Pero más allá de los espíritus, la fuerza de la novela radica en los cuerpos colectivos de los hombres y las mujeres, en sus psicologías quebradas, en su resistencia y todo el esfuerzo que hacen para sobrevivir día a día en una tierra arrasada desde hace siglos: “Olvidaron que todos somos hermanos y hermanas y que la gente negra son los antepasados de la raza humana. La segunda vez que vinieron trajeron armas. Nos quitaron nuestras tierras, quemaron a nuestros dioses, y se llevaron a muchos de nuestra gente para convertirlos en esclavos al otro lado del mar. Eran codiciosos. Querían ser dueños de todo el mundo y conquistar el sol. Algunos de ellos creen que han matado a Dios”.
A estas desgracias, Ázaro debe sumarse otro problema: sus hermanos abiku lo llaman, lo convocan de maneras extrañas, no entienden el motivo por el cual decide quedarse con ese padre que, cansado de una vida miserable, se convierte en boxeador precario, y con esa madre a quien los matones del partido político dominante le rompen y decomisan la mercadería de su puesto.
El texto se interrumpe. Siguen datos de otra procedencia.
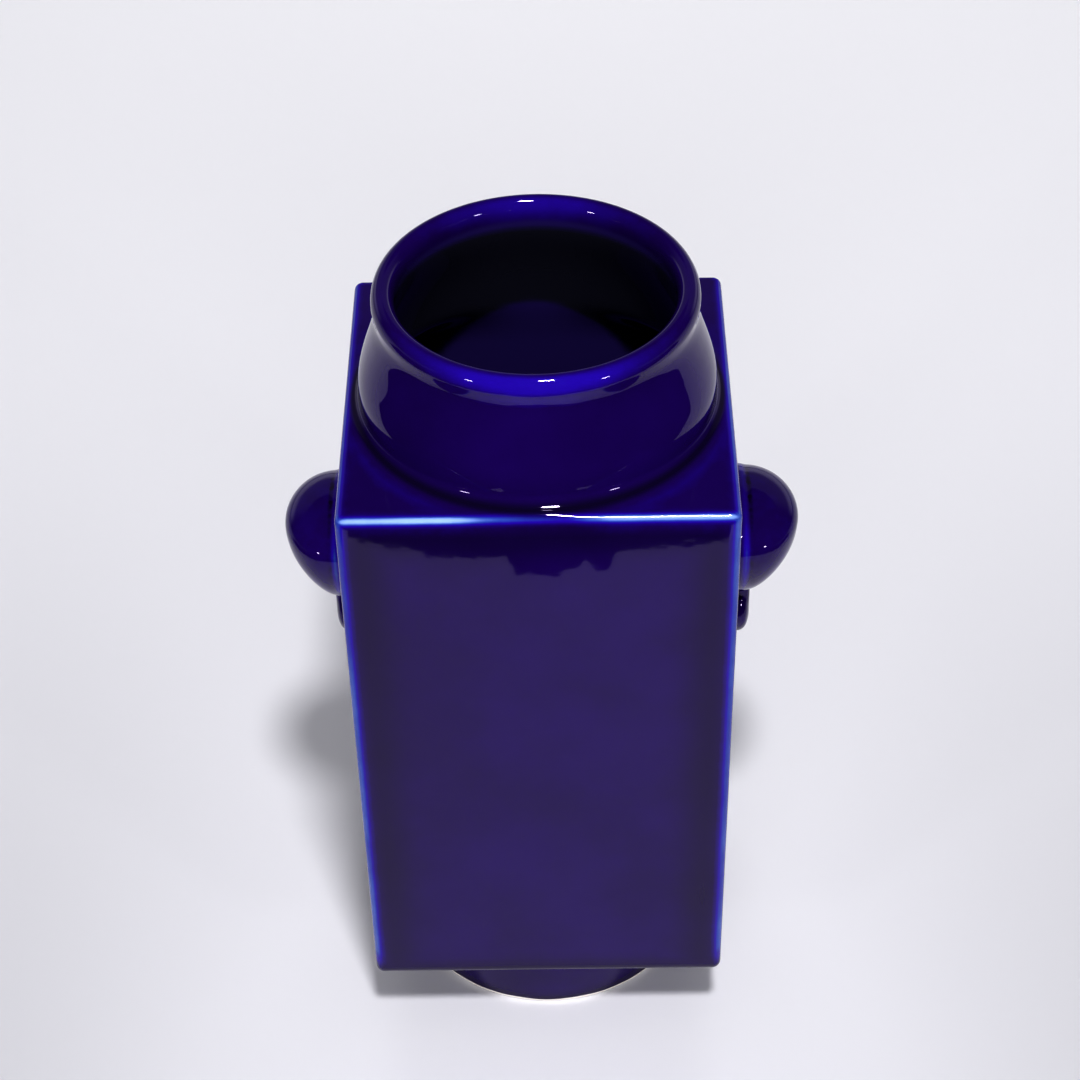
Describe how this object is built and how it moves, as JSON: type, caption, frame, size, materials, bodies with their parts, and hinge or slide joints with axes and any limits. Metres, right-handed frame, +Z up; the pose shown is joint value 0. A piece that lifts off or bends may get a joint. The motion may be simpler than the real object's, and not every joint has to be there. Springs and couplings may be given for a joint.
{
  "type": "square vase",
  "caption": "Square glazed vase with a round rolled-lip neck, a round foot ring and a plain lug handle on each side.",
  "frame": {"origin": "centre of the foot's underside, on the table", "axes": "+Z up through the mouth, -Y the front face, the handles on +X and -X"},
  "size_m": [0.1754, 0.1264, 0.2942],
  "materials": {
    "blue_glaze": "high gloss cobalt blue glaze, bare cream clay on the foot ring"
  },
  "bodies": {
    "root": {"vase": "blue_glaze"}
  },
  "joints": []
}
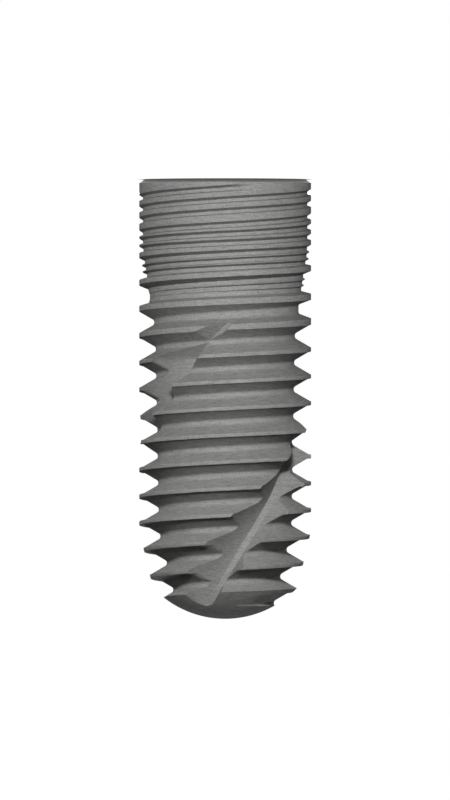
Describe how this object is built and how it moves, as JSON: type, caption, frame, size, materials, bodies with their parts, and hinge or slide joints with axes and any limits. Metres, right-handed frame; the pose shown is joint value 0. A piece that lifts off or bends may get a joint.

El camino hambriento se recorre con una muy bien lograda cadena de atmósferas de opresión y violencia, en las que se revuelcan mitos, hechos históricos y demás filosofías de gente ya agotada de pechear en esta tierra, pero que necesita algún tipo de consuelo o esperanza para seguir haciéndolo.
Ben Okri, El camino hambriento, traducción de Leonardo Martínez Vega y Cecilia Núñez, Elefanta editorial, 2012, 582 págs.